#### Records to process ####
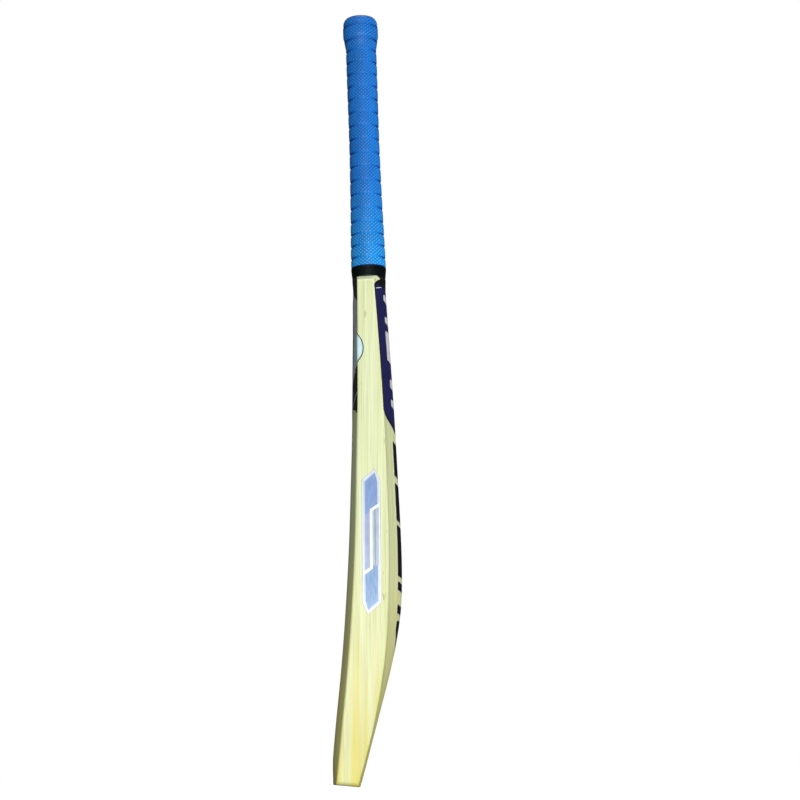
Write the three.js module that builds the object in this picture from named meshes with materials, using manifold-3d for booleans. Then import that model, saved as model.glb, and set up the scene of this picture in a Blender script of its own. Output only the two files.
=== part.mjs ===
// A short-handle cricket bat, in millimetres.
//
// +Z runs up the bat from the toe to the handle, the striking face looks along -Y,
// the spine of the back is on +Y, and X runs across the width of the blade.
// The origin is the middle of the toe face.
//
// The willow blade has a V notch between its shoulders. The handle is laminated from twelve
// strips of cane with three rubber springs between their layers, and its lower end is cut to
// the wedge that fills the notch. Thread binds the handle, a rubber grip is rolled over the
// thread, and printed labels lie on the face, the back and both edges.

import * as THREE from 'three';
import { mergeVertices } from 'three/addons/utils/BufferGeometryUtils.js';
import Module from 'manifold-3d';

const wasm = await Module();
wasm.setup();

// ---- Driving dimensions ---------------------------------------------------------------

const TOTAL_LENGTH = 851;
const HALF_WIDTH = 54;
const GLUE_GAP = 0.3;

// Side view of the blade, each as [height, value] pairs joined by a smooth curve.
const FACE_LINE = [
  [0, -13.1], [60, -7.5], [120, -2.2], [180, 1.7], [250, 4.6], [320, 5.6], [400, 6.4], [480, 5.7], [550, 4.9],
];
const FACE_CROWN = [
  [0, 0.8], [8, 2], [18, 3.4], [30, 4.4], [70, 4.9], [120, 4.7], [200, 4.4], [260, 4], [340, 3.1], [430, 2.6],
  [500, 1.2], [550, 1],
];
const EDGE_DEPTH = [
  [0, 22.1], [50, 30.9], [100, 36], [155, 37.9], [220, 36.1], [300, 32.8], [400, 27.2], [480, 22.2], [550, 17],
];
const SPINE_LINE = [
  [0, 13.9], [40, 24.7], [80, 35.1], [120, 45.2], [155, 52.1], [185, 56], [220, 57], [260, 55.9], [320, 52.8],
  [400, 48.2], [480, 42.6], [550, 37.6],
];
const RIDGE_ROUNDNESS = 0.55;
const EDGE_CORNER = 2;

const TOE_SLANT = THREE.MathUtils.degToRad(4.5);
const TOE_SLANT_HEIGHT = 40;
const TOE_CORNER_RADIUS = 4;

// The shoulders narrow the blade from its full width to the neck, where the handle leaves it.
const SHOULDER_BOTTOM = 528;
const NECK_HEIGHT = 545;
const SHOULDER_LINE = [[528, 54], [530.5, 53.2], [533, 50.5], [537.5, 43], [541.5, 33], [544.2, 22], [545, 17.2]];
const NECK_HALF_DEPTH = 18.2;

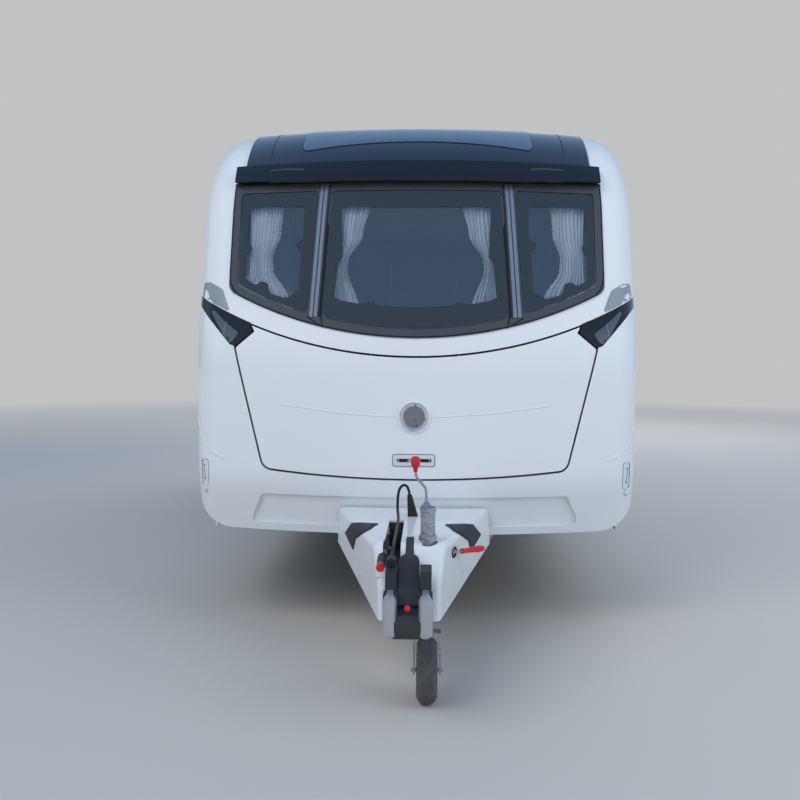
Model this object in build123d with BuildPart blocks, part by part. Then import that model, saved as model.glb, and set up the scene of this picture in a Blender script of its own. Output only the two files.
####
__What you should do__
Stopping at the line containing "const TOE_CORNER_RADIUS = 4;", please repeat exactly every line from the very start of the entries, that line included, and nothing more.

__Result of the exercise__
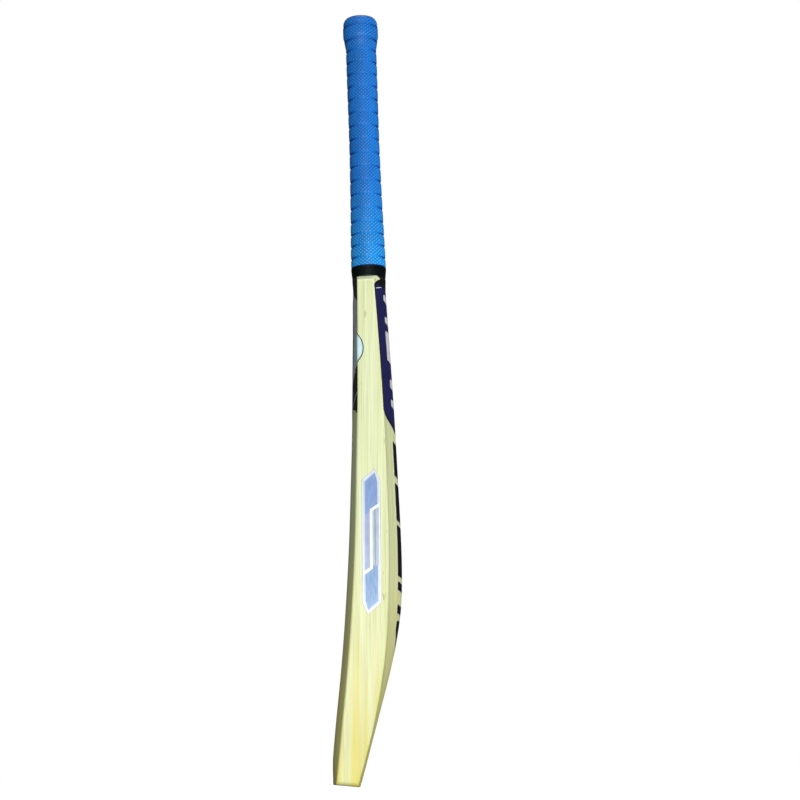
Write the three.js module that builds the object in this picture from named meshes with materials, using manifold-3d for booleans. Then import that model, saved as model.glb, and set up the scene of this picture in a Blender script of its own. Output only the two files.
=== part.mjs ===
// A short-handle cricket bat, in millimetres.
//
// +Z runs up the bat from the toe to the handle, the striking face looks along -Y,
// the spine of the back is on +Y, and X runs across the width of the blade.
// The origin is the middle of the toe face.
//
// The willow blade has a V notch between its shoulders. The handle is laminated from twelve
// strips of cane with three rubber springs between their layers, and its lower end is cut to
// the wedge that fills the notch. Thread binds the handle, a rubber grip is rolled over the
// thread, and printed labels lie on the face, the back and both edges.

import * as THREE from 'three';
import { mergeVertices } from 'three/addons/utils/BufferGeometryUtils.js';
import Module from 'manifold-3d';

const wasm = await Module();
wasm.setup();

// ---- Driving dimensions ---------------------------------------------------------------

const TOTAL_LENGTH = 851;
const HALF_WIDTH = 54;
const GLUE_GAP = 0.3;

// Side view of the blade, each as [height, value] pairs joined by a smooth curve.
const FACE_LINE = [
  [0, -13.1], [60, -7.5], [120, -2.2], [180, 1.7], [250, 4.6], [320, 5.6], [400, 6.4], [480, 5.7], [550, 4.9],
];
const FACE_CROWN = [
  [0, 0.8], [8, 2], [18, 3.4], [30, 4.4], [70, 4.9], [120, 4.7], [200, 4.4], [260, 4], [340, 3.1], [430, 2.6],
  [500, 1.2], [550, 1],
];
const EDGE_DEPTH = [
  [0, 22.1], [50, 30.9], [100, 36], [155, 37.9], [220, 36.1], [300, 32.8], [400, 27.2], [480, 22.2], [550, 17],
];
const SPINE_LINE = [
  [0, 13.9], [40, 24.7], [80, 35.1], [120, 45.2], [155, 52.1], [185, 56], [220, 57], [260, 55.9], [320, 52.8],
  [400, 48.2], [480, 42.6], [550, 37.6],
];
const RIDGE_ROUNDNESS = 0.55;
const EDGE_CORNER = 2;

const TOE_SLANT = THREE.MathUtils.degToRad(4.5);
const TOE_SLANT_HEIGHT = 40;
const TOE_CORNER_RADIUS = 4;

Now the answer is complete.